-------- DATASET CONTENT --------

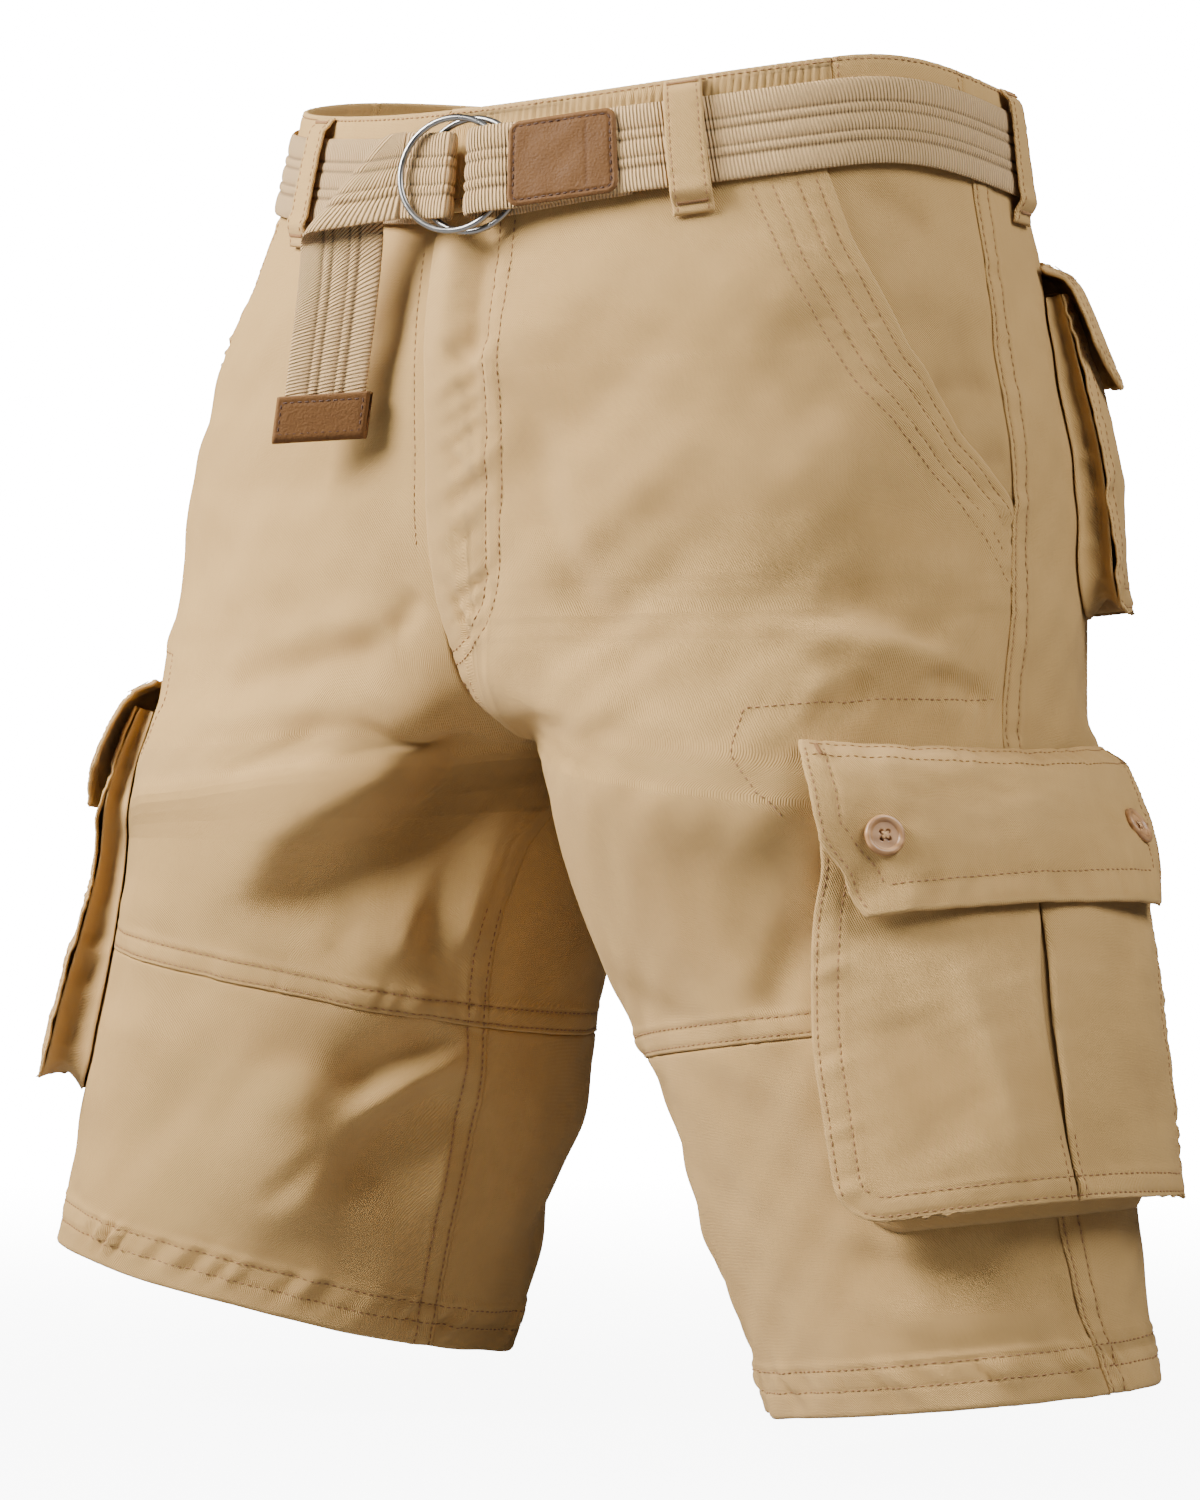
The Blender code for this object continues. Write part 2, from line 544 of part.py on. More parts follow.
def tail_point(s, w, lift):
    """Where a point of the flat strap lies: s along it, w up across it, lift out of its face."""
    s, w, lift = np.broadcast_arrays(*(np.asarray(v, float) for v in (s, w, lift)))
    start = by_belt(STRAP_OUT[-1][0] - GAP - 0.0002, STRAP_OUT[-1][1] + 0.0001, 0.0)
    _, along, out, up = (v[0] for v in belt_frame(np.array([STRAP_OUT[-1][0]])))
    level = out * np.sin(STRAP_FLARE) - along * np.cos(STRAP_FLARE)
    face = out * np.cos(STRAP_FLARE) + along * np.sin(STRAP_FLARE)
    way = level * np.cos(STRAP_FALL) - up * np.sin(STRAP_FALL)
    wide = level * np.sin(STRAP_FALL) + up * np.cos(STRAP_FALL)
    crease = np.array([-np.cos(CREASE_ANGLE), np.sin(CREASE_ANGLE)])
    beyond = np.array([np.sin(CREASE_ANGLE), np.cos(CREASE_ANGLE)])
    foot = np.array([CREASE_FOOT, -BELT_WIDTH / 2])
    flat = np.stack([s, w], -1) - foot
    l, q = flat @ crease, flat @ beyond
    bend = np.clip(q / CREASE_RADIUS, 0, np.pi)
    ahead = (np.minimum(q, 0) + (CREASE_RADIUS + lift) * np.sin(bend)
             - np.maximum(q - np.pi * CREASE_RADIUS, 0))
    rise = (CREASE_RADIUS + lift) * np.cos(bend) - CREASE_RADIUS
    plane = foot + l[..., None] * crease + ahead[..., None] * beyond
    drop = np.maximum(-plane[..., 1] - BELT_WIDTH / 2, 0)
    ease = (drop ** 2 / (drop + 0.02) * np.clip(q / (np.pi * CREASE_RADIUS), 0, 1))[..., None]
    return (start + plane[..., :1] * way + plane[..., 1:] * wide + rise[..., None] * face
            + way * TAIL_SWING * ease - face * TAIL_SINK * ease)


# Cuts through the strap as (place on its lower edge, place on its upper edge): upright at the rings,
# along the crease through the bend, and square to the strap at its end
edge = BELT_WIDTH / 2 * np.tan(STRAP_FALL)
turned = np.pi * CREASE_RADIUS / np.sin(CREASE_ANGLE)
upper = CREASE_FOOT - BELT_WIDTH / np.tan(CREASE_ANGLE)
CUTS = ((edge, -edge, 0), (CREASE_FOOT, upper, 4), (CREASE_FOOT + turned, upper + turned, 6),
        (.084, .078, 5), (TAIL_LENGTH, TAIL_LENGTH, 3))
cuts = [np.array(CUTS[:1])[:, :2]]
for (low0, high0, _), (low1, high1, steps) in zip(CUTS[:-1], CUTS[1:]):
    part = np.linspace(0, 1, steps + 1)[1:, None]
    cuts.append(np.array([[low0, high0]]) * (1 - part) + np.array([[low1, high1]]) * part)
cuts = np.concatenate(cuts)
tail = np.concatenate([outline[:last], outline[:last][::-1] * (1, -1)])     # ribbed on both faces
tail_cap = [(2 * last - 1 - i, i, i + 1) for i in range(last - 1)]
tail_cap += [(2 * last - 1 - i, i + 1, 2 * last - 2 - i) for i in range(last - 1)]
share = (tail[:, 0] + BELT_WIDTH / 2) / BELT_WIDTH
along_strap = cuts[:, :1] + (cuts[:, 1:] - cuts[:, :1]) * share[None]
run("belt_tail", tail_point(along_strap, tail[None, :, 0], tail[None, :, 1]), "webbing",
    cap=tail_cap)


def belt_tip():
    """Leather folded round the end of the webbing."""
    cover, leather, wide = 0.0165, 0.0010, BELT_WIDTH / 2 + 0.0026
    near, far = TAIL_LENGTH - cover, TAIL_LENGTH + GAP
    gap = WEB / 2 + GAP
    shape = np.array([(near, gap), (far, gap), (far, -gap), (near, -gap), (near, -gap - leather),
                      (far + leather, -gap - leather), (far + leather, gap + leather), (near, gap + leather)])
    across = np.linspace(-wide, wide, 6)
    rings = tail_point(shape[None, :, 0], across[:, None], shape[None, :, 1])
    run("belt_tip", rings, "leather",
        cap=((0, 1, 6), (0, 6, 7), (1, 2, 5), (1, 5, 6), (2, 3, 4), (2, 4, 5)))


belt_tip()


def leather_patch():
    """Rounded leather patch on the sewn end of the belt."""
    start, end, half, radius = .0405, .0845, 0.0172, 0.005
    line = smooth_line(END_FRONT, .009)
    steps = (0, .12, .45, 1)
    arc = np.r_[[start + radius * a for a in steps], np.linspace(start + radius, end - radius, 6)[1:-1],
                [end - radius * a for a in steps[::-1]]]
    near = np.minimum(arc - start, end - arc)
    corner = radius - np.sqrt(np.maximum(radius ** 2 - np.maximum(radius - near, 0) ** 2, 0))
    across = np.linspace(-1, 1, 5)[None] * (half - corner)[:, None]
    rest = np.interp(arc, line[:, 0], line[:, 1])[:, None] + WEB / 2 + GAP * 2
    grids = [by_belt(arc[:, None], rest + lift, across) for lift in (0.0012, 0.0)]
    slab("leather_patch", grids[0], grids[1], "leather")


leather_patch()


# Rings: where the centre is along and out from the belt, and how far its left side turns outward
RINGS = {"ring_outer": (.0160, .0146, 17), "ring_inner": (.0206, .0090, 11)}


def ring(name, arc, out, swing):
    turn = np.linspace(0, 2 * np.pi, 28, endpoint=False)[:, None]
    tube = np.linspace(0, 2 * np.pi, 6, endpoint=False)[None]
    swing = np.radians(swing)
    radius = RING_RADIUS + WIRE * np.cos(tube)
    flat, height, lift = radius * np.cos(turn), radius * np.sin(turn), WIRE * np.sin(tube) + 0 * turn
    along = flat * np.cos(swing) + lift * np.sin(swing)
    away = lift * np.cos(swing) - flat * np.sin(swing)
    point, way, outward_, up = (v[0] for v in belt_frame(np.array([arc])))
    rings = (point + (away + out)[..., None] * outward_ + along[..., None] * way
             + (height + sag(arc))[..., None] * up)
    run(name, rings, "steel", closed=True)


for name, (arc, out, swing) in RINGS.items():
    ring(name, arc, out, swing)


# Bellows pockets

POCKETS = {
    # middle behind the side seam, half width, top and bottom down the side, corner radius,
    # stand-off at the top and bottom, flap top and bottom, flap half width
    "cargo_left": dict(side="left", middle=-.005, half=.080, top=.287, bottom=.459, corner=.018,
                       high=.0080, low=.0210, flap=(.272, .336), flap_half=.084),
    "cargo_right": dict(side="right", middle=-.005, half=.080, top=.285, bottom=.457, corner=.018,
                        high=.0080, low=.0210, flap=(.270, .334), flap_half=.084),
    "back_left": dict(side="left", middle=.134, half=.072, top=.087, bottom=.218, corner=.016,
                      high=.0090, low=.0170, flap=(.073, .131), flap_half=.075),
    "back_right": dict(side="right", middle=.130, half=.072, top=.096, bottom=.228, corner=.016,
                       high=.0090, low=.0170, flap=(.082, .140), flap_half=.075),
}
PLEAT_OPEN = 0.0030     # widest parting of the pleat on the face of a cargo pocket


def stand_off(p, distance, across):
    """Height of the pocket's face over the skin: it grows to the bottom and swells in the middle."""
    fall = np.clip((distance - p["top"]) / (p["bottom"] - p["top"]), 0, 1)
    middle = np.clip(1 - ((across - p["middle"]) / p["half"]) ** 2, 0, 1)
    return p["high"] + (p["low"] - p["high"]) * fall ** 0.8 + 0.004 * middle * np.sin(np.pi * fall ** 0.7)


def half_width(p, distance):
    """Half width of the face at each height, with rounded lower corners."""
    below = np.clip(distance - (p["bottom"] - p["corner"]), 0, p["corner"])
    return p["half"] - p["corner"] + np.sqrt(p["corner"] ** 2 - below ** 2)


def on_pocket(p, distance, across, out):
    return stand(p["side"], *spread(p["side"], distance, across), out)


def pocket_rows(p):
    foot = p["bottom"] - p["corner"]
    return np.r_[np.linspace(p["top"], foot, 6), foot + p["corner"] * np.array([.4, .72, .93, 1.0])]


def pocket_face(name, p, start, end, across, pleat=0.0):
    """Part of the face between two shares of its half width (-1 front edge, 1 back edge)."""
    distance = pocket_rows(p)[:, None]
    share = np.linspace(start, end, across)[None]
    place = p["middle"] + share * half_width(p, distance)
    fall = np.clip((distance - p["top"] - 0.03) / (p["bottom"] - p["top"] - 0.09), 0, 1)
    part = GAP / 2 + (pleat / 2 - GAP / 2) * np.sin(np.pi * fall)
    place = place + part * ((share == 0) & (pleat > 0)) * (1 if start == 0 else -1)
    out = stand_off(p, distance, place)
    slab(name, on_pocket(p, distance, place, out), on_pocket(p, distance, place, out - CLOTH), "twill")


def pleat_underlay(name, p):
    """Strip that shows dark in the open pleat, behind the two halves of the face."""
    distance = np.r_[p["top"] + 0.005, pocket_rows(p)[1:6]][:, None]
    place = p["middle"] + np.linspace(-0.013, 0.013, 4)[None] + 0 * distance
    out = stand_off(p, distance, place) - CLOTH - UNDER * 1.5
    slab(name, on_pocket(p, distance, place, out), on_pocket(p, distance, place, out - 0.0012), "twill")


def pocket_path(p, columns):
    """Edge of the face down its front, along its foot and up its back, with inward directions."""
    half, corner, rows = p["half"], p["corner"], pocket_rows(p)
    lean = np.arcsin(np.clip((rows - p["bottom"] + corner) / corner, 0, 1))
    front = np.stack([rows, -half_width(p, rows)], -1)
    inward = np.stack([-np.sin(lean), np.cos(lean)], -1)
    foot = np.linspace(-1, 1, columns)[1:-1] * (half - corner)
    foot = np.stack([0 * foot + p["bottom"], foot], -1)
    mirror = np.array([1, -1])
    points = np.concatenate([front, foot, front[::-1] * mirror])
    return points, np.concatenate([inward, 0 * foot + (-1, 0), inward[::-1] * mirror])


GUSSET_FOLD = 0.0060    # how far the bellows runs in under the face
GUSSET_WALL = 0.0012


def gusset(name, p, columns):
    """Bellows round three sides: it runs in from the leg to a fold and back out to the face."""
    points, inward = pocket_path(p, columns)
    top = stand_off(p, points[:, 0], p["middle"] + points[:, 1]) - CLOTH - UNDER
    foot = 0 * top + {"cargo_left": 0.0016, "cargo_right": 0.0018}.get(name[:-7], 0.0015)
    fold, wall, depth = (top + foot) / 2, GUSSET_WALL, GUSSET_FOLD
    # (how far in, how high) round one cut
    outline = ((.0006, foot), (depth, fold - wall / 2), (.0006, top - wall), (.0006, top),
               (wall + .0006, top), (depth + wall * 1.4, fold), (wall * 1.8, foot))
    rings = np.stack([np.concatenate([points + inward * far, high[:, None]], 1) for far, high in outline], 1)
    run(name, on_pocket(p, rings[..., 0], p["middle"] + rings[..., 1], rings[..., 2]), "twill",
        cap=((0, 1, 6), (1, 5, 6), (1, 2, 5), (2, 4, 5), (2, 3, 4)))


def flap_out(p, distance):
    """Inner face of the flap over the skin: sewn down at its top, it rises over the pocket."""
    top, bottom = p["flap"]
    fall = distance - top
    line = np.array(((0, 0.0009), (.003, .0036), (.008, p["high"] + .0009), (.014, p["high"] + .0036),
                     (.030, p["high"] + .0074), (bottom - top, p["high"] + .0120)))
    return np.interp(fall, line[:, 0], line[:, 1])


def flap(name, p):
    """Doubled flap with cut-off lower corners."""
    top, bottom = p["flap"]
    cut = 0.017
    distance = np.array([top, top + .003, top + .008, top + .014, top + .025, bottom - .027, bottom - cut,
                         bottom - cut * 0.5, bottom])[:, None]
    wide = p["flap_half"] - np.clip(distance - (bottom - cut), 0, cut) * 0.8
    place = p["middle"] + np.linspace(-1, 1, 11)[None] * wide
    out = flap_out(p, distance) + 0 * place
    slab(name, on_pocket(p, distance, place, out + 0.0020), on_pocket(p, distance, place, out), "twill")


def button(name, p, across):
    """Round sewing button with a raised rim."""
    distance = p["flap"][1] - 0.021
    out = float(flap_out(p, distance)) + 0.0016
    e = 0.002
    centre = on_pocket(p, distance, p["middle"] + across, np.array(out))
    right = on_pocket(p, distance, p["middle"] + across + e, np.array(out)) - centre
    fall = on_pocket(p, distance + e, p["middle"] + across, np.array(float(flap_out(p, distance + e)) + .0016)) - centre
    right /= np.linalg.norm(right)
    axis = np.cross(right, fall)
    axis *= SIGN[p["side"]] * -1 / np.linalg.norm(axis)
    fall = np.cross(axis, right)
    profile = np.array(((.0062, .0008), (.0078, .0012), (.0080, .0022), (.0074, .0031), (.0062, .0031),
                        (.0052, .0022)))
    turn = np.linspace(0, 2 * np.pi, 16, endpoint=False)
    ring_dirs = np.cos(turn)[:, None] * right + np.sin(turn)[:, None] * fall
    rings = centre + profile[:, 0][:, None, None] * ring_dirs[None] + profile[:, 1][:, None, None] * axis
    run(name, rings, "button")


for name, p in POCKETS.items():
    if name.startswith("cargo"):
        pocket_face(f"{name}_face_front", p, -1, 0, 6, PLEAT_OPEN)
        pocket_face(f"{name}_face_back", p, 0, 1, 6, PLEAT_OPEN)
        pleat_underlay(f"{name}_pleat", p)
        for place, across in (("front", -0.060), ("back", 0.060)):
            button(f"{name}_button_{place}", p, across)
    else:
        pocket_face(f"{name}_face", p, -1, 1, 11)
    gusset(f"{name}_gusset", p, 11)
    flap(f"{name}_flap", p)
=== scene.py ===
import bpy
import numpy as np
from mathutils import Matrix


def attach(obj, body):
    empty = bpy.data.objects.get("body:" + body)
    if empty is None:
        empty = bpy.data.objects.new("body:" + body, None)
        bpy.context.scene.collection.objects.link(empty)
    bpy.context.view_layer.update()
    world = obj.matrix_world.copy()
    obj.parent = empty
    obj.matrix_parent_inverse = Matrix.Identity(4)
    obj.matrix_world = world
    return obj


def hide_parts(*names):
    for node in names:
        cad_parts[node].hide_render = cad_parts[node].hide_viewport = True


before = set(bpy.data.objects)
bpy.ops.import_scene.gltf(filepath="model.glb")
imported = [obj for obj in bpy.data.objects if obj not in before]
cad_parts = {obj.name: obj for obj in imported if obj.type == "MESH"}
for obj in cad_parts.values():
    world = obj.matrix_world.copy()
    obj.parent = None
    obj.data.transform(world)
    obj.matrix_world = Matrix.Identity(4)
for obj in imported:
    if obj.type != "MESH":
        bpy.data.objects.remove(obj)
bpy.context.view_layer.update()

print("cargo shorts: frame loaded")

# Camera

cameraSettings = dict(azimuth=42, elevation=0, roll=.6, distance=2.0, target=(-.0163, -.0147, -.270), lens=114)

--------

### WRITTEN PROBLEM
The required output is the exact sequence of lines from the one containing "for name, p" through the end of the listing, both endpoints included.

### OUTPUT OF THE TASK
for name, p in POCKETS.items():
    if name.startswith("cargo"):
        pocket_face(f"{name}_face_front", p, -1, 0, 6, PLEAT_OPEN)
        pocket_face(f"{name}_face_back", p, 0, 1, 6, PLEAT_OPEN)
        pleat_underlay(f"{name}_pleat", p)
        for place, across in (("front", -0.060), ("back", 0.060)):
            button(f"{name}_button_{place}", p, across)
    else:
        pocket_face(f"{name}_face", p, -1, 1, 11)
    gusset(f"{name}_gusset", p, 11)
    flap(f"{name}_flap", p)
=== scene.py ===
import bpy
import numpy as np
from mathutils import Matrix


def attach(obj, body):
    empty = bpy.data.objects.get("body:" + body)
    if empty is None:
        empty = bpy.data.objects.new("body:" + body, None)
        bpy.context.scene.collection.objects.link(empty)
    bpy.context.view_layer.update()
    world = obj.matrix_world.copy()
    obj.parent = empty
    obj.matrix_parent_inverse = Matrix.Identity(4)
    obj.matrix_world = world
    return obj


def hide_parts(*names):
    for node in names:
        cad_parts[node].hide_render = cad_parts[node].hide_viewport = True


before = set(bpy.data.objects)
bpy.ops.import_scene.gltf(filepath="model.glb")
imported = [obj for obj in bpy.data.objects if obj not in before]
cad_parts = {obj.name: obj for obj in imported if obj.type == "MESH"}
for obj in cad_parts.values():
    world = obj.matrix_world.copy()
    obj.parent = None
    obj.data.transform(world)
    obj.matrix_world = Matrix.Identity(4)
for obj in imported:
    if obj.type != "MESH":
        bpy.data.objects.remove(obj)
bpy.context.view_layer.update()

print("cargo shorts: frame loaded")

# Camera

cameraSettings = dict(azimuth=42, elevation=0, roll=.6, distance=2.0, target=(-.0163, -.0147, -.270), lens=114)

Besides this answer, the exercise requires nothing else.